Friday, October 3, 2008

Bail-Out Waiting Game

The Bail-Out Waiting Game continues. The equity markets want to rally, and the knee-jerk reaction just might be a short lived(1 week if we're lucky) rally. A major benefit of the 700 billion pkg is to inspire confidence in the capital markets.

Unfortunately, all I heard all week was the dire warnings from Pres. Bush, and the other "leaders", threatening economic chaos, doom, and no other plan behind the bail out. "this cannot fail...", "we must get this done..." does not inspire confidence.
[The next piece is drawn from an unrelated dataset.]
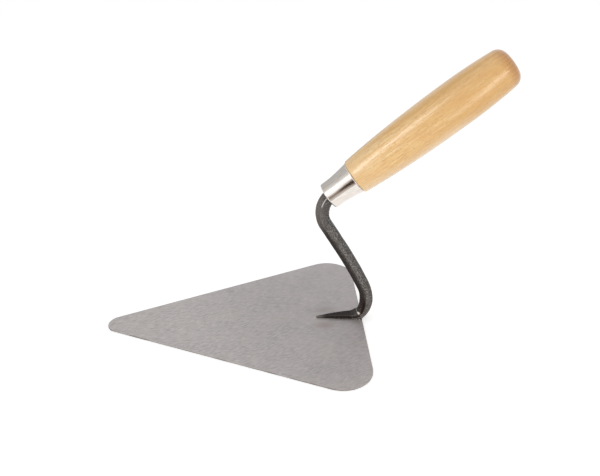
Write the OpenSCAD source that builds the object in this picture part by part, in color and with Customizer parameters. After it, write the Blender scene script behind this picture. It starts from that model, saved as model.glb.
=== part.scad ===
// Brick trowel: a triangular steel blade, a forged swan-neck shank whose pointed foot is welded on the blade,
// and a turned beech handle with a drawn steel ferrule.
// Frame: X runs along the blade towards its tip, Z is up, and the blade's flat underside is on Z = 0.
// The origin is on the underside, halfway between the blade's straight rear edge and its tip.
// The trowel is symmetrical about the plane Y = 0, in which the neck is bent.

/* [Blade] */
// Length of the blade from its straight rear edge to its tip
blade_length = 180; // [150:1:220]
// Thickness of the blade's sheet
blade_t = 1.2; // [0.8:0.1:2.5]
// Angle between the centre line and each long side
blade_side_angle = 25.3; // [20:0.1:30]
// Radius of the two rear corners
blade_corner_r = 19.9; // [4:0.1:30]
// Radius of the tip
blade_tip_r = 9.4; // [2:0.1:14]

/* [Foot] */
// Length of the pointed foot on the blade, from the blade's rear edge
foot_length = 32.5; // [26:0.5:50]
// Height of the foot where the neck runs out into it
foot_root_h = 3.1; // [2.5:0.1:5]
// Height of the foot at its point
foot_point_h = 0.9; // [0.5:0.1:2.4]
// Distance from the blade's rear edge at which the foot starts to narrow
foot_taper_start = 2.7; // [0:0.1:8]
// Width of the foot at its point
foot_point_w = 1.2; // [0.6:0.1:3]
// Radius of the hollow between the neck and the top of the foot
foot_hollow_r = 5.6; // [5:0.1:10]

/* [Neck] */
// Thickness of the neck from its front face to its rear face
neck_t = 9; // [6:0.1:11]
// Width of the neck across its two side faces
neck_w = 8.4; // [6:0.1:11]
// Width of the narrow face on the front of the neck
neck_front_face = 1.8; // [1:0.1:4]
// Width of the face on the back of the neck
neck_rear_face = 3.8; // [1:0.1:4.5]
// How far each chamfer runs back from the front face or the rear face
neck_chamfer = 2.95; // [1:0.05:3.2]
// Rounding of the neck's ridges
neck_ridge_r = 0.5; // [0.1:0.1:0.8]
// Height above the blade at which the lower bend stands upright
heel_h = 14.4; // [11:0.1:18]
// How far the middle of the neck stands behind the blade's rear edge at that height
heel_back = 2.8; // [0:0.1:5]
// Radius of the back of the heel, where it turns in under the neck
heel_r = 18.5; // [18.5:0.5:30]
// Radius of the lower bend, to the middle of the neck
lower_bend_r = 27; // [20:0.5:40]
// Slope of the neck, from the blade, at the top of the lower bend
lower_slope = 65; // [55:1:75]
// Radius of the slight bow above the lower bend
bow_r = 350; // [150:10:600]
// Slope of the straight stretch of the neck, from the blade
neck_slope = 59; // [45:1:65]
// Length of the straight stretch of the neck
neck_straight = 18.3; // [5:0.1:40]
// Radius of the upper bend, to the middle of the neck
upper_bend_r = 16.8; // [12:0.1:25]
// Slope of the handle, from the blade
handle_slope = 37.6; // [20:0.1:60]

/* [Tang] */
// Length of the tang inside the handle, from the end of the upper bend
tang_length = 78; // [40:1:95]
// Side of the square tang at its root
tang_root_w = 6.2; // [4:0.1:7]
// Side of the square tang at its end
tang_end_w = 3; // [2:0.1:4]
// Length over which the neck is drawn down to the square tang
tang_shoulder_length = 6; // [3:0.5:12]

/* [Weld] */
// How far the seam on each side of the foot ends short of the foot's point
weld_end = 11; // [5:0.5:15]
// Distance from the blade's rear edge to the start of each seam
weld_start = 0.3; // [0:0.1:6]
// Size of the seam, up the foot and out on the blade
weld_leg = 0.8; // [0.5:0.05:1]
// Distance between the ripples of the seam
weld_ripple = 1.6; // [1:0.1:3]

/* [Ferrule] */
// Length of the ferrule
ferrule_length = 21.5; // [14:0.5:35]
// Thickness of the ferrule's sheet
ferrule_wall = 0.9; // [0.5:0.1:1.5]
// Outer radius of the collar at the ferrule's small end
ferrule_collar_r = 9.2; // [7.5:0.1:11]
// Length of that collar
ferrule_collar_length = 4.5; // [2:0.1:8]
// Outer radius of the ferrule where it meets the wood
ferrule_mouth_r = 11.1; // [9.5:0.05:14]
// Rounding of the edge of the small end
ferrule_edge_r = 1; // [0.4:0.1:1.5]
// Radius of the hole in the small end that the neck passes through
ferrule_hole_r = 6.4; // [5.6:0.1:7]
// How far the upper bend ends inside the ferrule
bend_in_ferrule = 3.1; // [0:0.1:6]

/* [Handle] */
// Length of the wood that shows, from the ferrule to the butt's edge
grip_length = 117.2; // [90:0.1:150]
// Radius of the wood next to the ferrule
grip_front_r = 11.95; // [10:0.05:15]
// Radius of the thickest place of the grip
grip_belly_r = 15; // [12:0.05:19]
// Distance from the ferrule to the thickest place
grip_belly_at = 68.5; // [40:0.5:85]
// Radius that the sides of the grip would reach at the butt
grip_butt_r = 12.3; // [10:0.1:16]
// Rounding of the edge of the butt
butt_edge_r = 7; // [2:0.1:9]
// How far the middle of the butt's end stands out
butt_dome = 0.7; // [0.2:0.1:3]
// Rounding of the wood's edge against the ferrule
grip_edge_r = 0.7; // [0.2:0.1:1]

/* [Fits] */
// Clearance between the wooden spigot and the inside of the ferrule
spigot_gap = 0.1; // [0.05:0.05:0.3]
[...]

Here goes the vote - on the 700 Billion dollar bill + 100 billion in additional "pork spending".
Knowing that the risk exposure is 50 - 100 Trillion, depending on who you ask. This bail-out Bill is - much to little and way to late, but it might buy this administration a couple months at best.
http://www.accesstradingmgmt.com/eBooks-Mags.html

Thursday, October 2, 2008

Bush and the Bail-Out - Video

Economic Update

Stocks ended Wednesday with mild losses amid negative auto and manufacturing news after two volatile sessions. The Dow industrials ended 19 points lower, the Nasdaq Composite fell 12 points and the S&P 500 lost 3 points.
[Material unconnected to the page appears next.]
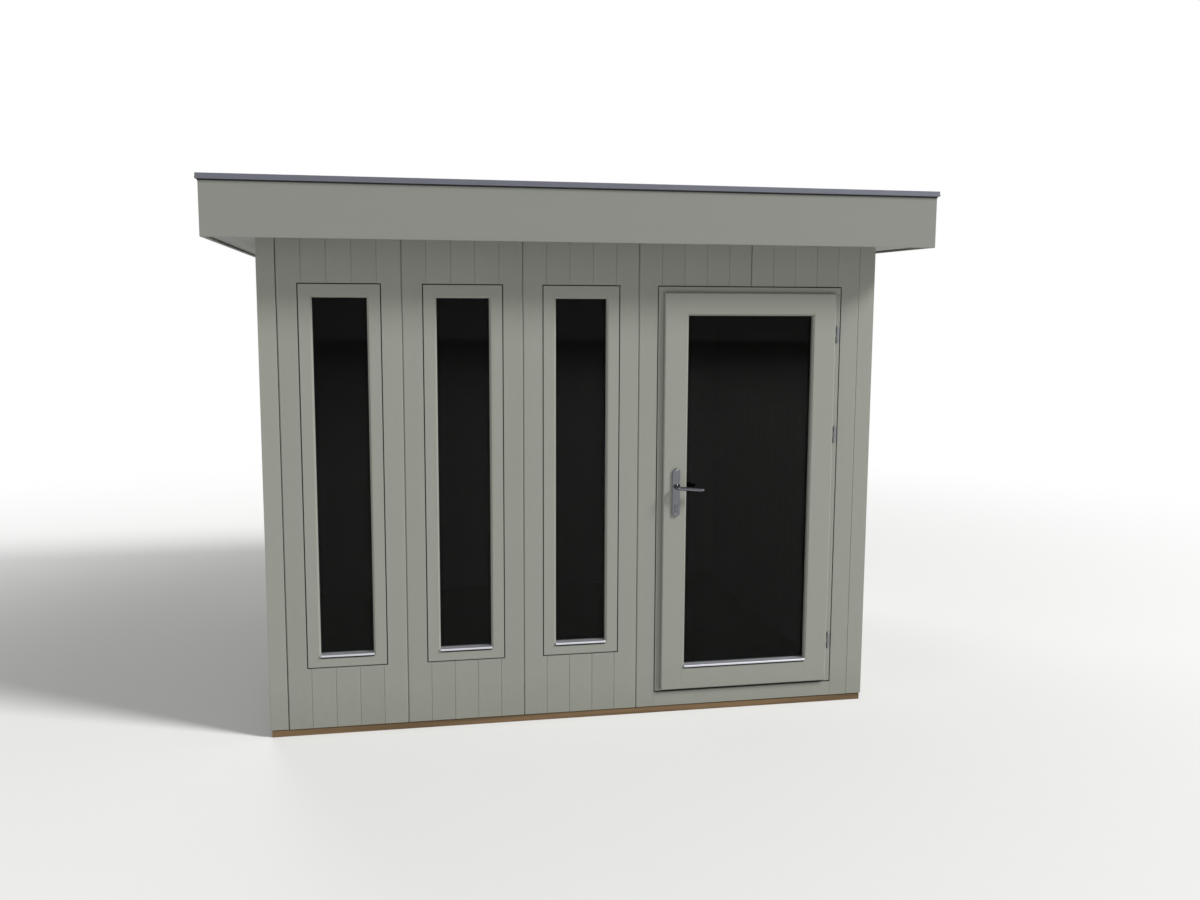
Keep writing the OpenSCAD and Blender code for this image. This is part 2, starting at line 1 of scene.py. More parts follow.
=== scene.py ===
# Garden office pod: boards, joinery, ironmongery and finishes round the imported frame
import math
import random

import bmesh
import bpy
from mathutils import Matrix, Vector


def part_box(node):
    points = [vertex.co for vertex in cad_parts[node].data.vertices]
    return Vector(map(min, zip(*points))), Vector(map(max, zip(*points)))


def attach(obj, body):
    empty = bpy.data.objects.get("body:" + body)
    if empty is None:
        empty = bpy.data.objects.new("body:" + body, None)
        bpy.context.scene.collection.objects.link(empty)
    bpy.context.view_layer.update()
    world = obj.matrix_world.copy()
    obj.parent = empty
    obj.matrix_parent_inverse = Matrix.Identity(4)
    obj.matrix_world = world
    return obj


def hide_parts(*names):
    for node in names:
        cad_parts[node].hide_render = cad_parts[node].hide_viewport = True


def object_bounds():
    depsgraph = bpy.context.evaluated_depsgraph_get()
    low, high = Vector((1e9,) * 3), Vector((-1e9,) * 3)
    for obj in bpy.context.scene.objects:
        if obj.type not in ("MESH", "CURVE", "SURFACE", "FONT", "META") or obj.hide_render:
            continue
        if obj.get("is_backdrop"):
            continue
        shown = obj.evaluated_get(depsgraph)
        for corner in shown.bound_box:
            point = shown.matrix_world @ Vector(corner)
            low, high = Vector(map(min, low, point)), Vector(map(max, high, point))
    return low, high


mm = 0.001
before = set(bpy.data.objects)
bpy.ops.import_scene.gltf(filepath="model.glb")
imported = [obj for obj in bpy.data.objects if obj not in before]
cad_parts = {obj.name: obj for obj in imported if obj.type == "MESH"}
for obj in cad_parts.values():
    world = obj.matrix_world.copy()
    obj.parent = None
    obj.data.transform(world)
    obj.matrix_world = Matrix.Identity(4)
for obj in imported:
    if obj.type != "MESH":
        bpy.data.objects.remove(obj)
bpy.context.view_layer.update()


# Mesh helpers
def addBlock(bm, low, high):
    low, high = Vector(low), Vector(high)
    verts = bmesh.ops.create_cube(bm, size=1.0)["verts"]
    bmesh.ops.scale(bm, vec=high - low, verts=verts)
    bmesh.ops.translate(bm, vec=(low + high) / 2, verts=verts)


def addBar(bm, outline, axis, start, end):
    # an outline in the two other axes, run along this one
    place = {
        "x": lambda a, b: (start, a, b),
        "y": lambda a, b: (a, start, b),
        "z": lambda a, b: (a, b, start),
    }[axis]
    run = Vector([float(axis == name) for name in "xyz"]) * (end - start)
    face = bm.faces.new([bm.verts.new(place(a, b)) for a, b in outline])
    grown = bmesh.ops.extrude_face_region(bm, geom=[face])["geom"]
    bmesh.ops.translate(bm, vec=run, verts=[g for g in grown if isinstance(g, bmesh.types.BMVert)])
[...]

The Senate fairly easily approved a revised $700 billion U.S. plan to stabilize the financial industry, just two days after the House of Representatives rejected it. The House may now consider it on Friday, according to House Majority Leader Steny Hoyer.

The revamped Senate bill sticks to the core plan developed by Treasury Secretary Henry Paulson and Federal Reserve Chairman Ben Bernanke to have the government buy and hold toxic mortgage assets, freeing up funds for banks to begin lending again. It gives Paulson the $700 billion in phases, with $250 billion up front, then $100 billion pending presidential approval and another $350 billion pending congressional approval.

Meanwhile, the Securities and Exchange Commission said it would extend the short-sale ban to as long as Oct. 17 - or up to three business days after the passage of the bailout plan-- but won't make it permanent.

Jobless claims remained at their highest level in seven years, the Labor Department reported Thursday, as people in the hurricane-hit states of Louisiana and Texas filed for benefits. For the week ended Sept. 27, seasonally adjusted first-time claims for unemployment benefits rose 1,000, to 497,000 - the highest level since late September 2001

The European Central as expected held interest rates at 4.25%. Jean-Claude Trichet, president of the ECB, acknowledged a deteriorating European economy while still warning that inflation risks remained.

The euro touched a one-year low vs. the dollar. Crude oil futures fell $1.99 to $96.54 a barrel.
Excerpts from Steve Goldstein, MarketWatch. Oct 02/08

Monday, September 29, 2008

Global Chaos

As I write this the Dow is down 320 points, with gold UP $27.00. The FED is announcing yet
another massive USD liquidity injection. US Problems have clearly become Global.

With the historic volatility that the markets have been experiencing, FEAR is in the eyes of our leaders both in Washington and Wall Street. The Dow Jones Industrial average had notched triple-digit moves each day and for many, the question was becoming whether the U.S. government's bailout efforts, which caused an impressive rally on Thursday and Friday, would be enough to fight off a long-term move lower. The fact that the major indexes were trading below the long-term resistance of their respective 200-day moving averages suggested that there was a lot of work that needed to be done in order for the downtrend to reverse any time soon.

Voltatility continued this past week, as more changes were seen within financial institutions across the U.S. Goldman Sachs (NYSE:GS) and Morgan Stanley (NYSE:MS) changed their charters to become commercial banks in an attempt to stabilize their capital positions. A huge purchase of equity in Goldman Sachs by Warren Buffet after this news helped push Goldman a bit higher. Washington Mutual (NYSE:WM), a large thrift bank in the U.S., was seized this past week and purchased from the Federal Deposit Insurance Corporation by J.P. Morgan Chase (NYSE:JPM). This just added to the fear that seems to be spreading to investors across the country about which bank will be next.

Charts (NYSE, Russell, Dow, Nasdaq) are all trading below the 50 & 200 DMAs, indicating more downside.